Life Flight and Air Wanganui referred requests for comment to Capital & Coast District Health Board.

Data from the DHB shows Air Wanganui’s air ambulance plane used Kāpiti Airport for 21 missions in the six months to January 28, 2021.

The airport has been the centre of some controversy for months, with many in the local community speculating NZPropCo intends to close it. NZPropCo says no such decision has been made.

Annie says her experience highlights the importance of keeping Kāpiti Airport open.

She doesn't necessarily want to see the person or people who made the threat prosecuted. But she hopes they’ll hear her story, so they know what a devastating effect their actions had.

Grief comes in waves

Meanwhile, she and her family live with the fallout every day. Annie says no one organisation or person is to blame. But her grief is compounded by knowing that if she had been transferred to Wellington more promptly, she likely would have been able to spend precious time with Charlie.

“More than anything, I want them to find out exactly what went wrong, why it went wrong, and figure out how to fix this.”

Annie Riley with casts of Charlie’s hands and feet.
Annie Riley with casts of Charlie’s hands and feet.

Her physical recovery has also been “terrible”.

Because she was on her feet within about an hour of the caesarean, the stitches started coming out and the wound reopened.

Choking back tears, Annie recalls how awful it was when her breast milk started coming in – and being confronted with all the baby items when she returned from the hospital.

“You come home, and you have to put it all away. I couldn't unpack the hospital bag for a month … Then you have to give away all the nappies and stuff.”

In the days following Charlie’s death, specialist hospital staff who support bereaved parents took casts of Charlie's hands and feet and organised for photos of her to be taken with her mum and dad.

But there was more bad news to come. While Annie and Blair were still in Wellington, Annie’s mum, Rose Brady, rang and told the couple their eldest daughter Rosie​, then 5, had been admitted to hospital in Nelson with pneumonia and bacterial and viral infections. Doctors were saying she might not survive.

Like Charlie, Rosie had had a traumatic birth. Her umbilical cord dropped through Annie’s cervix ahead of Rosie, cutting off her oxygen supply, which resulted in Rosie having cerebral palsy.

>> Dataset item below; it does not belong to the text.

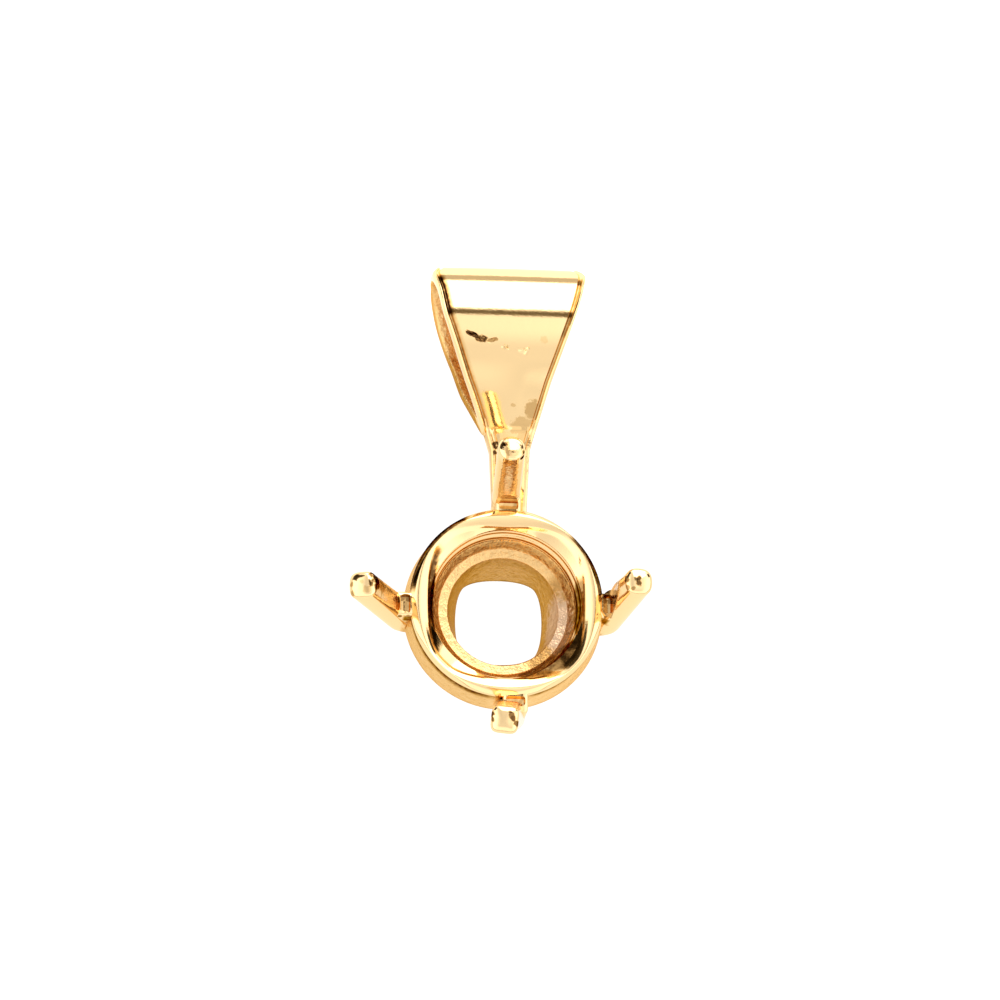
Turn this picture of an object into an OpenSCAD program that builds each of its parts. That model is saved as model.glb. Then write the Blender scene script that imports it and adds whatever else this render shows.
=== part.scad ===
// Pendant mount: an empty four-prong basket setting with a folded, tapered bail.
// It lies on its back: +Z runs up the axis of the setting, +Y points to the bail.
// The origin is the middle of the back opening, on the plane of the back face.

/* [Setting] */
// Height of the setting from its back face to the top of the front rail
setting_h = 2.84; // [2.6:0.02:3.2]
// Outer radius of the front rail, which the stone sits over
rail_r = 3.18; // [3.12:0.01:3.22]
// Rounding of the front rail's outer edge
rail_round = 0.2; // [0.1:0.02:0.24]
// Outer radius of the gallery rail, behind the front rail
gallery_r = 3.26; // [3.2:0.01:3.36]
// Height of the gallery rail's middle
gallery_z = 1.3; // [1.2:0.02:1.5]
// Radius of the gallery rail's round section
gallery_round = 0.38; // [0.3:0.02:0.45]
// Outer radius of the back ring
back_r = 2.25; // [2.2:0.05:2.5]

/* [Openings] */
// Radius of the mouth, inside the front rail
mouth_r = 2.92; // [2.8:0.02:2.94]
// Distance from the axis to each flat of the mouth
mouth_flat = 2.61; // [2.5:0.01:2.7]
// Height of the ledge inside the cup
ledge_z = 1.5; // [1.3:0.05:1.6]
// Radius at the ledge's outer edge
ledge_r = 2.12; // [2.05:0.01:2.2]
// Radius at the ledge's inner edge
throat_r = 1.81; // [1.75:0.01:1.9]
// Radius of the back opening
back_hole_r = 1.63; // [1.6:0.01:1.7]
// Distance from the axis to each flat of the back opening
back_hole_flat = 1.48; // [1.4:0.01:1.55]

/* [Prongs] */
// Thickness of a prong at its tip
prong_d = 0.9; // [0.8:0.02:1]
// Height of a prong's knee, where it turns forward
knee_z = 1; // [0.9:0.05:1.2]
// Radius that the seat cut leaves clear between the prongs
seat_r = 3.46; // [3.4:0.01:3.5]
// Width of the pocket cut between each prong and the front rail
pocket_w = 0.64; // [0.5:0.02:0.7]

/* [Bail] */
// Width of the bail at its fold
bail_w = 5.04; // [4.6:0.02:5.2]
// Width of the bail where it meets its neck
neck_w = 1.3; // [1.1:0.05:1.5]
// Thickness of the bail's strip
strip_t = 0.5; // [0.4:0.02:0.6]
// Outer radius of the fold at the top of the bail
fold_r = 2.03; // [1.9:0.01:2.2]
// Distance from the setting's axis to the middle of the fold
fold_y = 9.4; // [9.2:0.05:9.8]
// Distance from the setting's axis to the point where the strip closes
apex_y = 5.3; // [5.1:0.05:5.5]

/* [Hidden] */
$fn = 96;
slack = 1;
gold = [0.93, 0.72, 0.36];

// One row for each hand-bent prong: direction from the axis, sideways shift,
// radius to its knee, thickness there, outward splay, sideways lean and length
// [direction, shift, knee, girth, splay, lean, length]
PRONGS = [
    [  0,  0.00, 3.38, 1.10,  7.6,  0.0, 5.02],
    [ 90, -0.07, 3.22, 0.92, 16.4, -2.3, 4.68],
    [180,  0.12, 3.22, 0.94, 24.0,  0.0, 4.42],
    [270,  0.30, 3.24, 1.02, 18.2,  8.0, 4.62]
];

prong_r = prong_d / 2;
tip_round = 0.16;
knee_swell = 0.03;
foot_r = 1.8;
foot_z = 0.58;
pocket_in = rail_r - 0.02;
pocket_z = setting_h - 0.42;
seat_z = setting_h + 0.02;
seat_h = 4;
web_in = 2.95;
web_out = 3.58;
web_w = 0.84;
web_z = 1.2;
web_top = setting_h - 0.14;

lower_slope = atan((throat_r - back_hole_flat) / ledge_z);
cove_r = 2.37;
cove_z = ledge_z + 0.3;
lip_z = setting_h - 0.25;

half_angle = asin(fold_r / (fold_y - apex_y));
inner_fold_r = fold_r - strip_t;
inner_apex_y = apex_y + strip_t / sin(half_angle);
fold_taper_y = fold_y + 0.5;
shoulder_y = apex_y + 0.8;
shoulder_w = 1.87;
neck_t = 0.96;
neck_rise = 0.09;
neck_front_z = fold_r + 0.03;
neck_end_y = 3.05;
neck_end_w = 1.1;
neck_shift = 0.17;

// Outline of half the setting's section, filled in to the axis
module setting_section() {
    foot_h = 0.42;
    waist_r = gallery_r - 0.3;
    polygon([
        [0, 0], [back_r - 0.08, 0], [back_r, 0.08], [back_r, foot_h],
        [gallery_r - gallery_round + 0.02, gallery_z - gallery_round + 0.02],
        [waist_r, gallery_z], [rail_r - 0.14, gallery_z + gallery_round],
        [rail_r - 0.1, setting_h - 2 * rail_round - 0.06],
        [rail_r, setting_h - rail_round - 0.06], [rail_r, setting_h - rail_round],
        [rail_r - rail_round, setting_h], [0, setting_h]
    ]);
    translate([gallery_r - gallery_round, gallery_z]) circle(gallery_round);
    translate([rail_r - rail_round, setting_h - rail_round]) circle(rail_round);
}

// Outline of half the hollow: throat, ledge, cove and mouth
module hollow_section() {
    polygon([
        [0, -slack], [back_hole_r, -slack], [back_hole_r, 0],
        [throat_r + 0.04, ledge_z], [ledge_r, ledge_z], [cove_r, cove_z],
        [mouth_r, lip_z], [mouth_r, setting_h + slack], [0, setting_h + slack]
    ]);
}

// Four blocks that leave flat sides on a hollow, between two heights
module flat_sides(distance, slope, low, high) {
    reach = 3;
    for (side = [0 : 90 : 270])
        rotate(side) translate([distance, 0, 0]) rotate([0, slope, 0])
            translate([0, -reach, low]) cube([reach, 2 * reach, high - low]);
}

module hollow() {
    difference() {
        rotate_extrude() hollow_section();
        intersection() {
            flat_sides(back_hole_flat, lower_slope, -2 * slack, ledge_z + slack);
            translate([0, 0, -slack]) cylinder(h = ledge_z + slack, r = throat_r + slack);
        }
        flat_sides(mouth_flat, 0, cove_z, setting_h + 2 * slack);
    }
}

module cup() {
    color(gold) rotate_extrude() setting_section();
}

// A tapered round bar along +Z with a softly rounded end
module prong_bar(girth, length) {
    rotate_extrude() {
        polygon([
            [0, 0], [girth / 2, 0], [prong_r, length - tip_round],
            [prong_r - tip_round, length], [0, length]
        ]);
        translate([prong_r - tip_round, length - tip_round]) circle(tip_round);
    }
}

// The prong's lower end, from the back ring out to the knee
module prong_foot(knee_r, girth) {
    run = [knee_r - foot_r, knee_z - foot_z];
    translate([foot_r, 0, foot_z]) rotate([0, atan2(run.x, run.y), 0])
        cylinder(h = norm(run), d = girth);
    translate([knee_r, 0, knee_z]) sphere(d = girth + 2 * knee_swell);
}

// The cast web that joins a prong to both rails
module prong_web() {
    translate([web_in, -web_w / 2, web_z]) cube([web_out - web_in, web_w, web_top - web_z]);
}

module prong(shift, knee_r, girth, splay, lean, length) {
    color(gold) translate([0, shift, 0]) {
        translate([knee_r, 0, knee_z]) rotate([lean, splay, 0]) prong_bar(girth, length);
        prong_foot(knee_r, girth);
        prong_web();
    }
}

// The pocket between a prong and the front rail, open to the seat cut
module seat_pocket(shift) {
    translate([pocket_in, shift - pocket_w / 2, pocket_z])
        cube([seat_r - pocket_in, pocket_w, seat_z + slack - pocket_z]);
}

// The round seat cut that clears the stone's edge from the prongs
module seat_cut() {
    translate([0, 0, seat_z]) cylinder(h = seat_h, r = seat_r);
}

// Side view of a teardrop: a circle drawn out to a point on the axis of the strip
module teardrop(radius, point_y) {
    angle = asin(radius / (fold_y - point_y));
    along = fold_y - radius * sin(angle);
    across = radius * cos(angle);
    translate([fold_y, fold_r]) circle(radius);
    polygon([[point_y, fold_r], [along, fold_r - across], [along, fold_r + across]]);
}

// Front view of the strip: straight across the fold, then tapered to the neck,
// which sits a little to one side
module bail_outline() {
    // [distance along Y, width, sideways shift]
    rows = [
        [neck_end_y - slack, neck_end_w, neck_shift],
        [neck_end_y, neck_end_w, neck_shift],
        [apex_y, neck_w, neck_shift],
        [shoulder_y, shoulder_w, neck_shift / 2],
        [fold_taper_y, bail_w - 0.48, 0],
        [fold_taper_y + 1, bail_w - 0.04, 0],
        [fold_y + fold_r + slack, bail_w, 0]
    ];
    last = len(rows) - 1;
    polygon(concat(
        [for (row = rows) [row[2] + row[1] / 2, row[0]]],
        [for (i = [last : -1 : 0]) [rows[i][2] - rows[i][1] / 2, rows[i][0]]]
    ));
}

// The neck's side view: both ends of the strip closed against each other,
// flat behind and sloping gently down to the setting in front
module neck_side() {
    back_z = fold_r - neck_t / 2;
    top_y = inner_apex_y - 0.2;
    polygon([
        [neck_end_y, back_z], [top_y, back_z],
        [top_y, neck_front_z + neck_rise * (top_y - neck_end_y)], [neck_end_y, neck_front_z]
    ]);
}

// Stands a side view, drawn as Y and Z, across the bail's width
module across_width() {
    translate([-bail_w, 0, 0]) rotate([90, 0, 90]) linear_extrude(2 * bail_w) children();
}

module bail() {
    color(gold) intersection() {
        across_width() {
            difference() {
                teardrop(fold_r, apex_y);
                teardrop(inner_fold_r, inner_apex_y);
            }
            neck_side();
        }
        translate([0, 0, -slack]) linear_extrude(2 * fold_r + 2 * slack) bail_outline();
    }
}

// The whole mount: cast setting and bail, soldered into one body
module pendant_mount() {
    difference() {
        union() {
            cup();
            for (row = PRONGS)
                rotate(row[0]) prong(row[1], row[2], row[3], row[4], row[5], row[6]);
            bail();
        }
        hollow();
        seat_cut();
        for (row = PRONGS) rotate(row[0]) seat_pocket(row[1]);
    }
}

pendant_mount();
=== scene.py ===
import math

import bmesh
import bpy
from mathutils import Matrix, Vector, bvhtree, noise


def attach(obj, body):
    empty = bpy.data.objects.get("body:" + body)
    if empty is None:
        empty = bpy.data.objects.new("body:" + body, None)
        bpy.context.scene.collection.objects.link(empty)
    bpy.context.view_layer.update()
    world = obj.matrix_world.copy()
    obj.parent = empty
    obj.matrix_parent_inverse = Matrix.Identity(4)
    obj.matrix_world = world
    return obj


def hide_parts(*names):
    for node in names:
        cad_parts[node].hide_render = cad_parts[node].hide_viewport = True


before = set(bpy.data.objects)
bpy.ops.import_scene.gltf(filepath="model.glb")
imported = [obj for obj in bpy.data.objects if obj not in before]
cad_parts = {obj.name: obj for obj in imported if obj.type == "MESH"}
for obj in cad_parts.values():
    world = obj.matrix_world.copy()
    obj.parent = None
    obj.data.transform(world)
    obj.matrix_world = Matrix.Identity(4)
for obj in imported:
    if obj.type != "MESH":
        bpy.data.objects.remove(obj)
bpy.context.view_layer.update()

mm = 0.001  # every size below is in millimetres, as a jeweller gives it


# Node helpers


def startTree(name, sizes):
    tree = bpy.data.node_groups.new(name, "GeometryNodeTree")
    face = tree.interface
    face.new_socket("Geometry", in_out="INPUT", socket_type="NodeSocketGeometry")
    for label, value in sizes.items():
        socket = face.new_socket(label, in_out="INPUT", socket_type="NodeSocketFloat")
        socket.default_value = value
    face.new_socket("Geometry", in_out="OUTPUT", socket_type="NodeSocketGeometry")
    return tree, tree.nodes.new("NodeGroupInput").outputs


def addNode(tree, kind, wires, **settings):
    made = tree.nodes.new(kind)
    for name, value in settings.items():
        setattr(made, name, value)
    for key, value in wires.items():
        if isinstance(value, bpy.types.NodeSocket):
            tree.links.new(value, made.inputs[key])
        else:
            made.inputs[key].default_value = value
    return made


def calc(tree, operation, *values):
    wires = dict(enumerate(values))
    return addNode(tree, "ShaderNodeMath", wires, operation=operation).outputs[0]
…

She spent the first nine months of her life in a neo-natal intensive care unit in Western Australia, where her parents were living at the time, and she lives with disabilities.

Thankfully, Rosie, who turned 6 on Tuesday, recovered from her pneumonia later the same month.

The family had Charlie embalmed and brought her home so her sisters, Rosie and 4-year-old Izzy​, could make sense of her death.

Instead of a funeral, they held a celebration. About 50 relatives and friend dressed in bright colours – particularly yellows and pinks – and brought potluck meals to the family home.

Charlie lay, wrapped in muslin, in a wicker bassinet in the lounge near the Christmas tree. Annie had woven flowers into the basket – a family heirloom that many of Charlie's cousins had slept in at different times.

The next-door neighbours have a menagerie of animals, and they brought their parrots and lizards round to show the kids. Annie and Blair hired a bouncy castle, which was set up in the yard.

With the support of family and friends, Annie, Blair, Izzy and Rosie are slowly healing. Annie’s work as a florist is a creative outlet that helps her channel her emotions.

“Grief is such a weird thing, it's kind of tidal. Some days you’ll be fine and some days it will smash back in your face.”